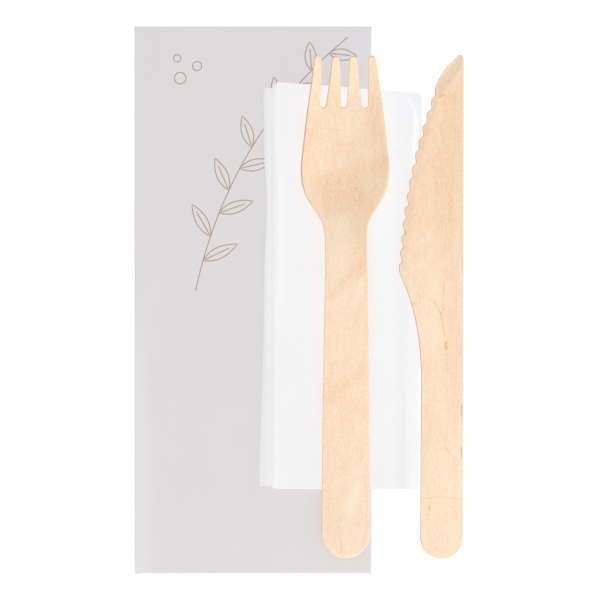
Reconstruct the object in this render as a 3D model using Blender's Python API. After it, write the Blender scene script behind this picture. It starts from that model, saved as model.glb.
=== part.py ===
"""Wooden cutlery set: a paper pouch lying flat, a folded napkin on it, a fork on the napkin and a knife beside it."""

import math

import bmesh
import bpy

MM = 0.001

# Rest gap between pieces that lie on each other
REST_GAP = 0.3 * MM

# Pouch, one folded sheet of paper
POUCH_WIDTH = 77.8 * MM
POUCH_LENGTH = 179.7 * MM
POUCH_PAPER = 0.15 * MM
POUCH_HOLLOW = 0.5 * MM
SEAM_WIDTH = 11.0 * MM
FLAP_LENGTH = 14.0 * MM

# Napkin, one sheet folded into a packet of ten layers
NAPKIN_LENGTH = 133.8 * MM
NAPKIN_LAYER = 0.19 * MM
NAPKIN_LAYERS = 10
NAPKIN_ON_POUCH = 31.18 * MM
NAPKIN_OVERHANG = 16.72 * MM
NAPKIN_BELOW_MOUTH = 18.3 * MM
NAPKIN_SLANT = 3.6 * MM
NAPKIN_CORNER = 1.5 * MM
SECOND_LEAF = 1.4 * MM
LOWER_LEAF = 3.0 * MM
LOWER_LEAF_SHORTER = 1.6 * MM
LEAF_SPLAY = 1.3 * MM
RIGHT_TAPER = 1.2 * MM
DROP_RUN = 9.0 * MM

# Fork, one pressed piece of veneer
FORK_LENGTH = 164.6 * MM
FORK_THICKNESS = 1.6 * MM
FORK_BELOW_MOUTH = 9.8 * MM
FORK_INSIDE_POUCH = 8.38 * MM
FORK_HANDLE_WIDTH = 16.0 * MM
FORK_NECK_WIDTH = 13.7 * MM
FORK_HEAD_WIDTH = 28.6 * MM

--

■ Set exercise
Every line above should be printed again exactly as it stands.

■ Solution to this task
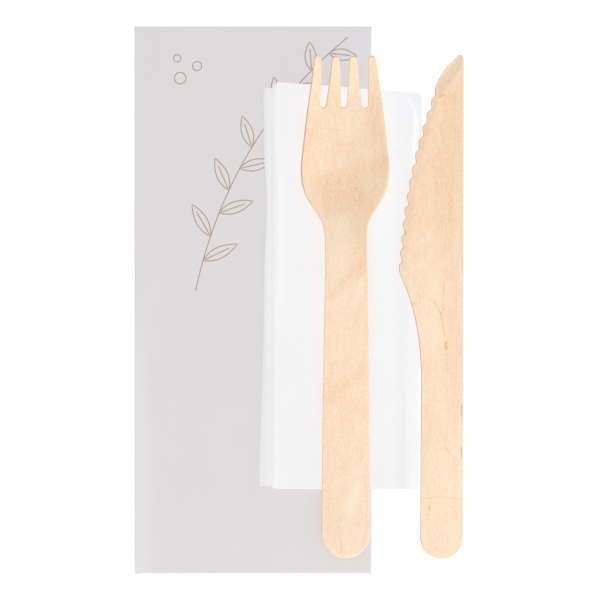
Reconstruct the object in this render as a 3D model using Blender's Python API. After it, write the Blender scene script behind this picture. It starts from that model, saved as model.glb.
=== part.py ===
"""Wooden cutlery set: a paper pouch lying flat, a folded napkin on it, a fork on the napkin and a knife beside it."""

import math

import bmesh
import bpy

MM = 0.001

# Rest gap between pieces that lie on each other
REST_GAP = 0.3 * MM

# Pouch, one folded sheet of paper
POUCH_WIDTH = 77.8 * MM
POUCH_LENGTH = 179.7 * MM
POUCH_PAPER = 0.15 * MM
POUCH_HOLLOW = 0.5 * MM
SEAM_WIDTH = 11.0 * MM
FLAP_LENGTH = 14.0 * MM

# Napkin, one sheet folded into a packet of ten layers
NAPKIN_LENGTH = 133.8 * MM
NAPKIN_LAYER = 0.19 * MM
NAPKIN_LAYERS = 10
NAPKIN_ON_POUCH = 31.18 * MM
NAPKIN_OVERHANG = 16.72 * MM
NAPKIN_BELOW_MOUTH = 18.3 * MM
NAPKIN_SLANT = 3.6 * MM
NAPKIN_CORNER = 1.5 * MM
SECOND_LEAF = 1.4 * MM
LOWER_LEAF = 3.0 * MM
LOWER_LEAF_SHORTER = 1.6 * MM
LEAF_SPLAY = 1.3 * MM
RIGHT_TAPER = 1.2 * MM
DROP_RUN = 9.0 * MM

# Fork, one pressed piece of veneer
FORK_LENGTH = 164.6 * MM
FORK_THICKNESS = 1.6 * MM
FORK_BELOW_MOUTH = 9.8 * MM
FORK_INSIDE_POUCH = 8.38 * MM
FORK_HANDLE_WIDTH = 16.0 * MM
FORK_NECK_WIDTH = 13.7 * MM
FORK_HEAD_WIDTH = 28.6 * MM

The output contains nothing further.